If you want a custom Pc i can build them to fit your budget i do assembly and buying or i can simply send you instruction and computer components advise i love pcs Ahahah LOL:R:devil::devil::devil::R


cheers,:bigsmile::bigsmile:

KrazyBassKevin


----------



## Sonnie (Apr 11, 2006)

Well it is definitely good to have another computer pro hangin' around. :T


----------



## KrazyBassKevin (Nov 1, 2009)

Thanks Sonnie!!!:wave:


----------



## nova (Apr 30, 2006)

Yes indeed Kevin. Good to have you here. I'm also a builder (25 years or so now) but unfortunately have not been keeping up on the latest and greatest. My last build utilized a DFI board, I'm sure you can guess which one :neener:


----------



## KrazyBassKevin (Nov 1, 2009)

Dfi indeed great boards for overclocking especially dual cores!!! Although they have many models for intel boards whats your Proc. if i may ask...

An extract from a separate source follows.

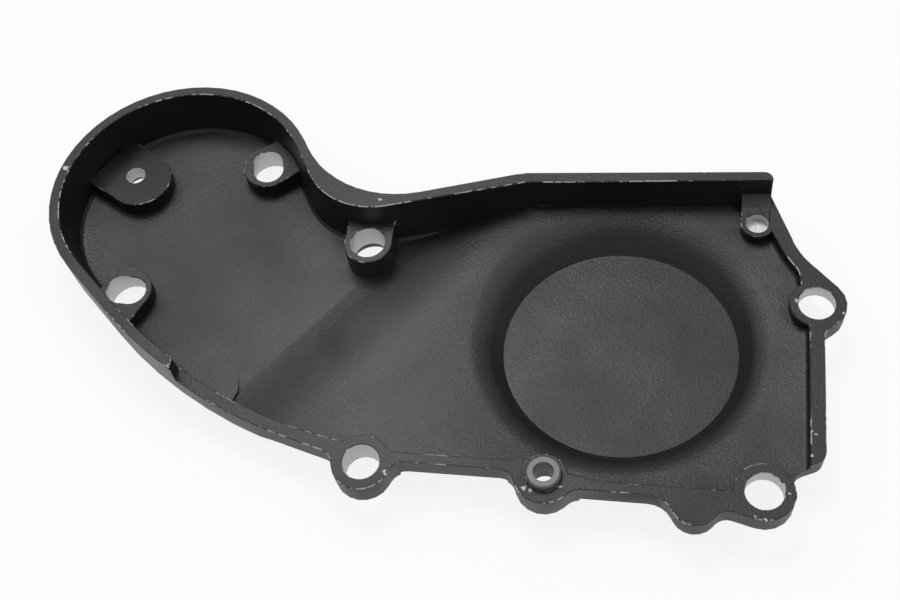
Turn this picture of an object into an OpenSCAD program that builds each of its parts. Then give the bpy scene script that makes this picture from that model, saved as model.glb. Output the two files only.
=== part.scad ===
// Cam cover trim: a black-coated die casting seen from its engine side, with one hollow dowel.
// The frame: origin on screw hole 1 at the mounting face, +Z towards the engine, the open side.
// Screw holes 1, the dowel and 3 lie along +X, and the front of the cover faces -Z.

/* [Round end] */
// Outer radius of the round end at its rim
lobe_r = 35.5; // [34.5:0.1:36.2]
// Centre of the round end, along X
lobe_x = -59.8; // [-61:0.1:-59.6]
// Centre of the round end, along Y
lobe_y = 72.1; // [71.5:0.1:73.5]
// Depth of its floor below the mounting face
lobe_depth = 7.4; // [6.2:0.1:8.5]

/* [Walls] */
// Height of the tall wall above the mounting face
rim_h = 6.5; // [3:0.1:12]
// Thickness of the tall wall at its rim
rim_t = 2.7; // [2:0.1:3.4]
// Thickness of the floors
floor_t = 2.6; // [1.8:0.1:3.2]
// Depth of the shelf inside the mounting land
shelf_depth = 3; // [2:0.1:4]
// Width of the mounting land on the straight right side
land_w = 3.1; // [2.4:0.1:3.8]
// Width of the mounting land along the low side
low_land_w = 2; // [1.6:0.1:2.6]
// Place of the square end of the tall wall on the low side, along X
rim_end_x = -49.8; // [-56:0.1:-44]
// Draft of the outer walls, in degrees
outer_draft = 2.5; // [1:0.1:3.5]
// Draft of the inner walls, in degrees
inner_draft = 6.5; // [4:0.1:8]
// Fillet where the floors meet the walls
floor_fillet = 2; // [1:0.1:2.5]
// Rounding of the front edge
front_round = 3.4; // [2:0.1:3.6]

/* [Round pocket] */
// Radius of the pocket floor
pocket_r = 29.1; // [26:0.1:30]
// Centre of the pocket, along X
pocket_x = 58.3; // [57:0.1:60]
// Centre of the pocket, along Y
pocket_y = 39.4; // [39:0.1:41]
// Depth of the pocket floor below the mounting face
pocket_depth = 9.2; // [7:0.1:11]
// How far the pocket lip runs on towards the top wall
pocket_run = 5; // [3:0.1:6]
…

My current rig consist of a gigabyte ep45-ds3r and 4gb of patriot pc-6400 ram 2 i tb samsung hard drives and another 750 samsung so around 3 tera's for all those good movies and music and pictures. and my favorite part of the build the BFG GTX275 my favorite graphics card on the market TV and games never looked better much higher rendering than a dinky PS3!!! and some water cooling parts from thermaltake in a custom pc case i build its a cube 18X18x18

cheers,

KrazyBassKevin


----------



## nova (Apr 30, 2006)

Opteron 170


----------



## KrazyBassKevin (Nov 1, 2009)

Cool not bad amd is great for budget at multi thread apps.. I have the intel q9550


----------